◆ Problem requirements ◆
Would you print the material exactly, starting at its first line and ending at the line holding "return (angle - LOCK_PHASE"?

◆ Supplied material ◆
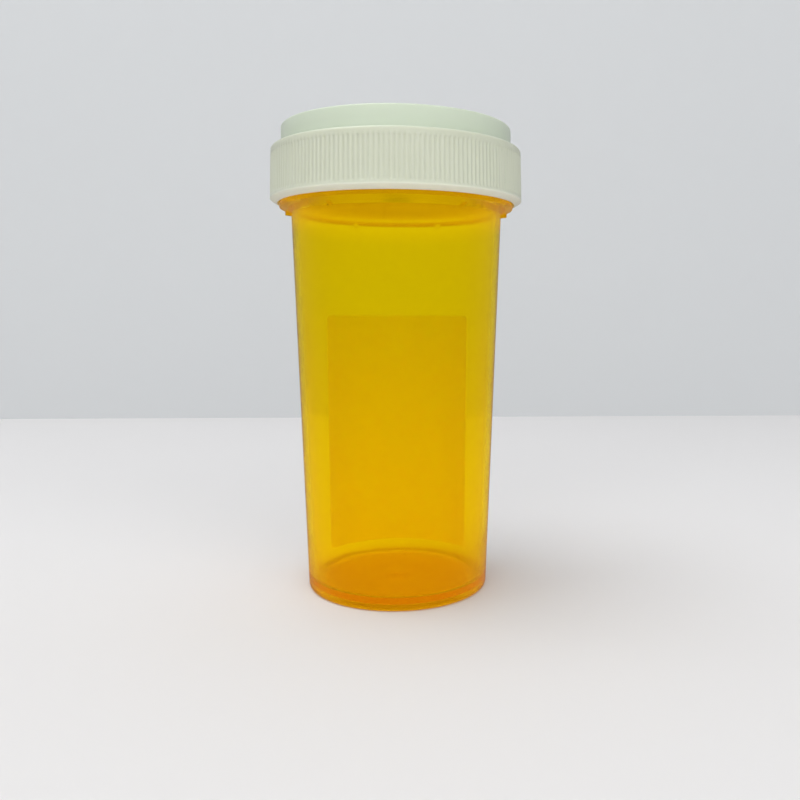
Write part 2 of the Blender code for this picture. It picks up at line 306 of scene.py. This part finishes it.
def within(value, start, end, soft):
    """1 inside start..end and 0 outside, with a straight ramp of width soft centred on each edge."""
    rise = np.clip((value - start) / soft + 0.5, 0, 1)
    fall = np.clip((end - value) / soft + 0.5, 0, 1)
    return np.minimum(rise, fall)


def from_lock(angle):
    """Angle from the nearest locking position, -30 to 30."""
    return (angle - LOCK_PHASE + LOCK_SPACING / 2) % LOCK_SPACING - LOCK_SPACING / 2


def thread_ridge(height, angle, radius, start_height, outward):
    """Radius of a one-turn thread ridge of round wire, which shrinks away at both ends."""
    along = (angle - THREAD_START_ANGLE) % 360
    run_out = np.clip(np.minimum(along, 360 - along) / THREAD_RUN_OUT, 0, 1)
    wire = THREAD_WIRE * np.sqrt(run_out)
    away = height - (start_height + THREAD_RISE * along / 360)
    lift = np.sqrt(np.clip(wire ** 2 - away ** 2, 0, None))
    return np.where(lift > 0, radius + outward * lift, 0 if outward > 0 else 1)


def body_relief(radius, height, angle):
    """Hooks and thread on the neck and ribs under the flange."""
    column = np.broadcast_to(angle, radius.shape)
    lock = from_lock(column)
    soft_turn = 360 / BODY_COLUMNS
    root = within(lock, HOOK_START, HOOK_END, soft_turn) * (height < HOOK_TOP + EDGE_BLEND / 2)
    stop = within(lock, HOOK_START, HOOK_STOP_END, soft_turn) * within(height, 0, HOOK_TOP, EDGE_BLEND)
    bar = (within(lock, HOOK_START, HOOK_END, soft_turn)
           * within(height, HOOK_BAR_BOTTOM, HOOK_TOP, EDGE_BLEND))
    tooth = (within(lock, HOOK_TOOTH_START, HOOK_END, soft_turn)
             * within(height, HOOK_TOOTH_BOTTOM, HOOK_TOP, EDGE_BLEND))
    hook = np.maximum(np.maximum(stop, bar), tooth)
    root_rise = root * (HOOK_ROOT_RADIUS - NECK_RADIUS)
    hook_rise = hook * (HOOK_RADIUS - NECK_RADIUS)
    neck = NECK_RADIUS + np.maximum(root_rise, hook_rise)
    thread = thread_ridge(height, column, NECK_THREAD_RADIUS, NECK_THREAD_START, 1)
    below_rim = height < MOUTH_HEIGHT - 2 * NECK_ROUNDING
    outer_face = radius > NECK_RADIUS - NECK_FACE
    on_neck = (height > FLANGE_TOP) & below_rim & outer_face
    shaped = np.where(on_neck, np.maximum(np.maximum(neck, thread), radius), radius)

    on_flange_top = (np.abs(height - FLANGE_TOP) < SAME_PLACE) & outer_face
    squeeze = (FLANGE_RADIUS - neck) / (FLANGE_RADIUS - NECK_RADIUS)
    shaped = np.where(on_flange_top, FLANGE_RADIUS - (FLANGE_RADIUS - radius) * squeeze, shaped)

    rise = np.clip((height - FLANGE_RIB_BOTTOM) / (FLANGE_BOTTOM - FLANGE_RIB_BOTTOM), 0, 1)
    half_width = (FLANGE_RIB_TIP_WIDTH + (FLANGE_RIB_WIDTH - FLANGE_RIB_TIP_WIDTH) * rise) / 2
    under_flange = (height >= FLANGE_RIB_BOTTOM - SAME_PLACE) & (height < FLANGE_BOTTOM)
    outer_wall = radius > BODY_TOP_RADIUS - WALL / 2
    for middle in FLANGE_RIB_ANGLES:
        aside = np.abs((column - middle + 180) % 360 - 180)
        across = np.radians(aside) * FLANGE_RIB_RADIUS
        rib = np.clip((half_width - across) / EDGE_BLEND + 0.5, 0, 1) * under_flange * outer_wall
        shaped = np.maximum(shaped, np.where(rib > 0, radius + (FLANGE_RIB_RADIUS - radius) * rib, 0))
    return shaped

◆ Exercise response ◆
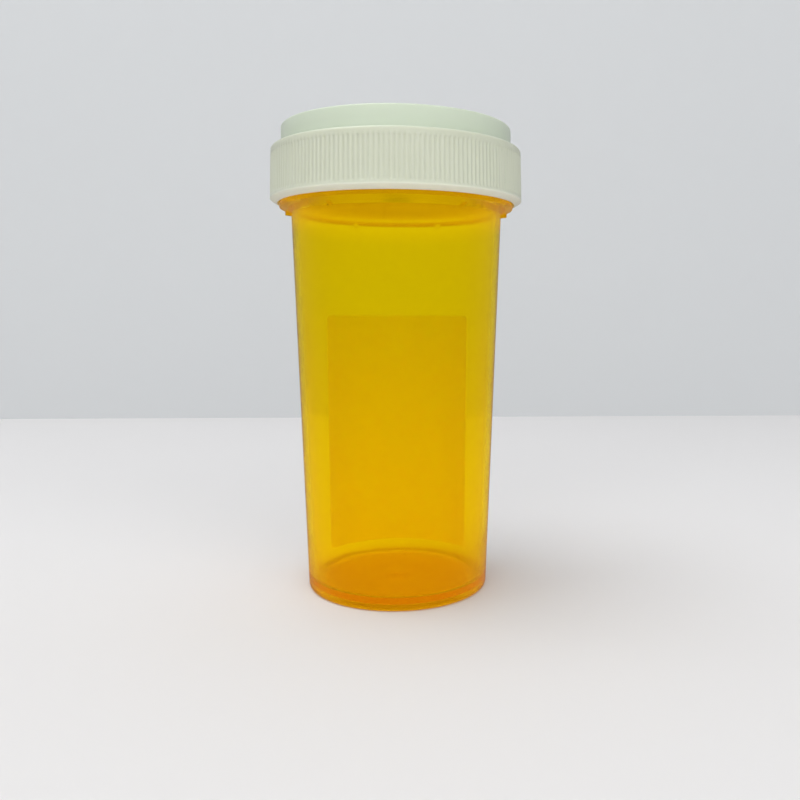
Write part 2 of the Blender code for this picture. It picks up at line 306 of scene.py. This part finishes it.
def within(value, start, end, soft):
    """1 inside start..end and 0 outside, with a straight ramp of width soft centred on each edge."""
    rise = np.clip((value - start) / soft + 0.5, 0, 1)
    fall = np.clip((end - value) / soft + 0.5, 0, 1)
    return np.minimum(rise, fall)


def from_lock(angle):
    """Angle from the nearest locking position, -30 to 30."""
    return (angle - LOCK_PHASE + LOCK_SPACING / 2) % LOCK_SPACING - LOCK_SPACING / 2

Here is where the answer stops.